A flexible floating-gate based organic field-effect transistor non-volatile memory based on F8BT/PMMA integrated floating-gate/tunneling layer

Abstract

The solution mixing method was adopted to build polymer semiconductor poly(9,9-dioctylflfluorene-co-benzothiadiazole) (F8BT) nanoparticles (NPs), which were mixed with poly (methyl methacrylate) (PMMA) in a solution to prepare an integrated floating-gate/tunneling layer. On this basis, flexible floating-gate based organic field-effect transistor non-volatile memories (F-OFET-NVMs) were prepared. The intrinsic correlations of the microstructures in the integrated floating-gate/tunneling layer of the memory devices with the device performance were explored.
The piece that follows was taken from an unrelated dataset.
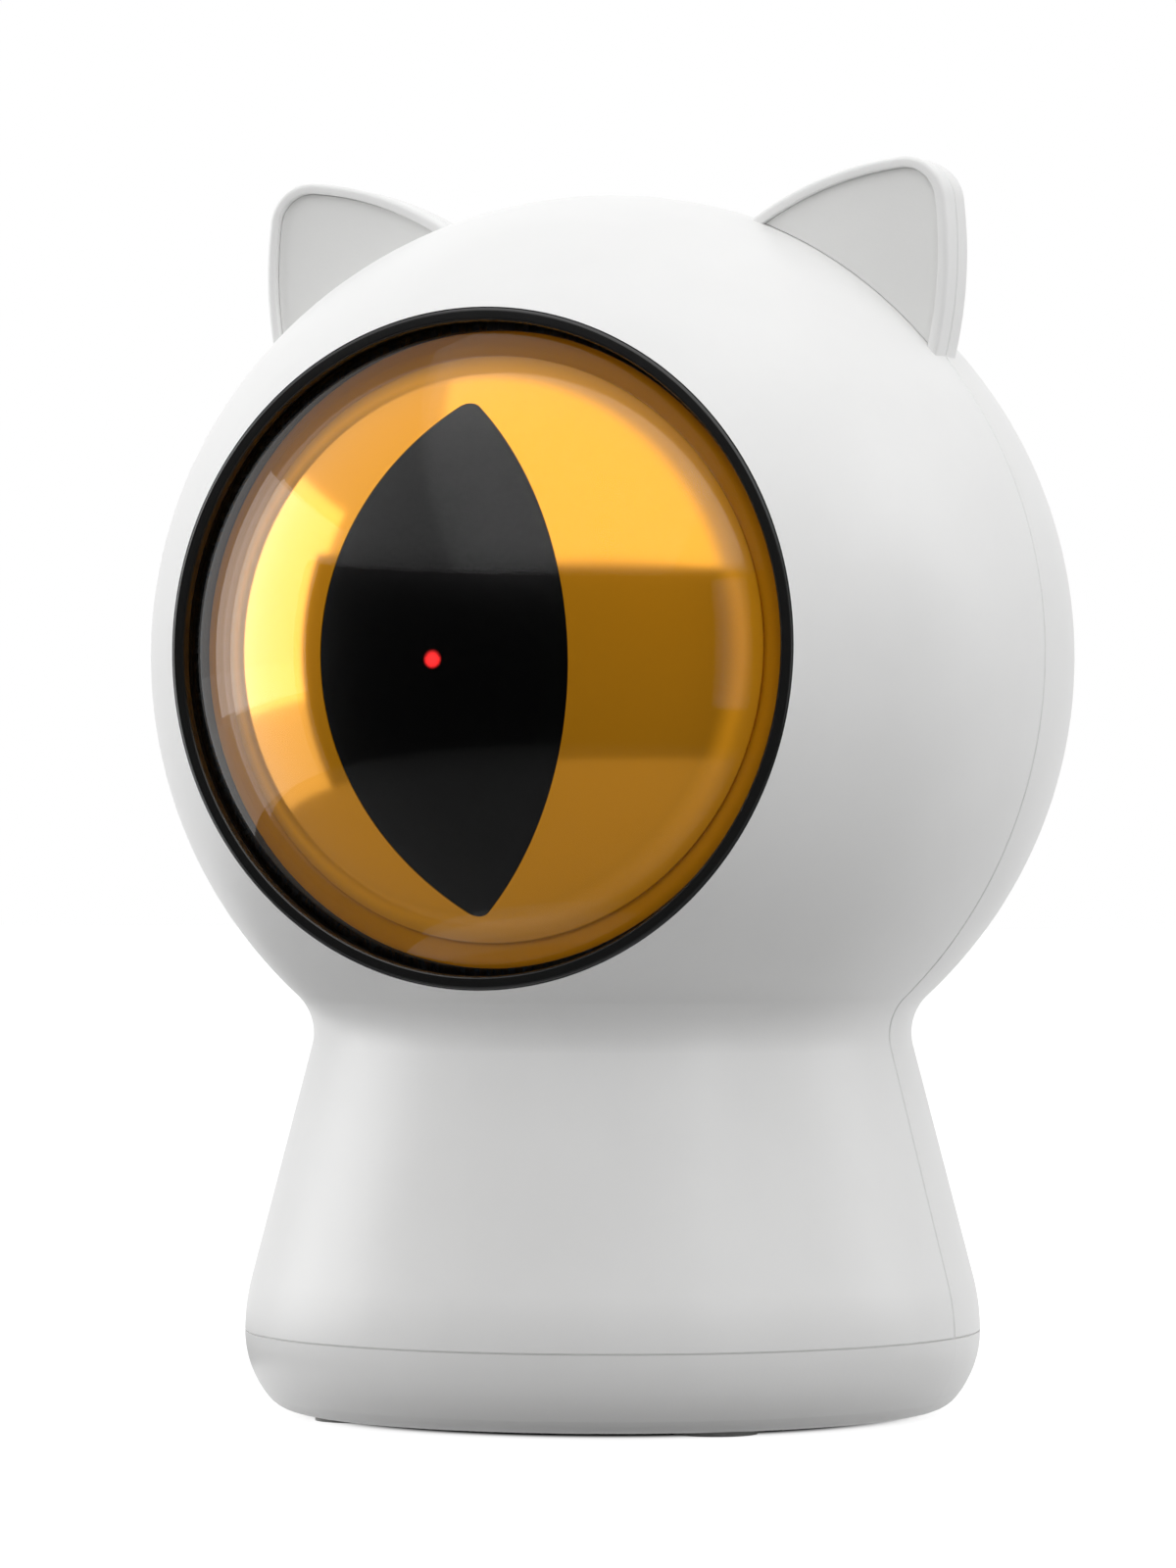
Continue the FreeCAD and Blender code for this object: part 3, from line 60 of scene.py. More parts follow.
def box_mm(node):
    """Lowest and highest corner of a node of the frame, in millimetres."""
    low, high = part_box(node)
    return Vector(low) / MM, Vector(high) / MM


# Casing, from the frame where its boxes say it and otherwise as in the part's source
HEAD_R = box_mm("rear_shell")[1].x
HEAD_Z = (box_mm("eye_dome")[0].z + box_mm("eye_dome")[1].z) / 2
BASE_SEAM_Z = box_mm("rear_shell")[0].z
BASE_R = box_mm("base_tray")[1].x
NECK_R = 29.15
NECK_FILLET = 5.0
FLARE_R = 21.0
WALL = 2.0
SEAM_Y = box_mm("front_shell")[1].y
SEAM_EDGE = 0.2           # chamfer of each edge that meets in a seam
GROOVE_DEEP = 1.4         # depth of a seam's groove as a share of its half width
GROOVE_PAST = 0.3         # degrees that two grooves overlap where they meet
PAST = 1.0                # how far a cutter reaches past what it cuts
HEAD = Vector((0, 0, HEAD_Z))
NECK_CENTRE_R = NECK_R + NECK_FILLET
NECK_Z = HEAD_Z - math.sqrt((HEAD_R + NECK_FILLET) ** 2 - NECK_CENTRE_R ** 2)
FLARE_X = BASE_R - FLARE_R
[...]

Moreover, correlations of the charge injection and discharge, physical mechanism of memory, and charge trapping capacity of the floating-gate/tunneling layer with different F8BT/PMMA mass ratios with the key parameters of memory devices were investigated. Relevant results indicate that the memory devices are able to well trap charges inside the F8BT NPs during operation at a programming voltage of +40 V, an erasing voltage of −40 V, and a pulse width of 1 s. The floating gate acquires the injected and trapped bipolar charges (electrons and holes). The optimized high-performance memory device is found to have an average memory window of 9.5 V, remain stable for more than three years, and have reliable stability in more than 100 erase/write cycles. Furthermore, the memory device also exhibits outstanding durability under mechanical bending and still has high storage stability after 6,000 times of bending with a bending radius of 3 mm. The research results powerfully promote the research progress of applying semiconductor polymers to memory devices.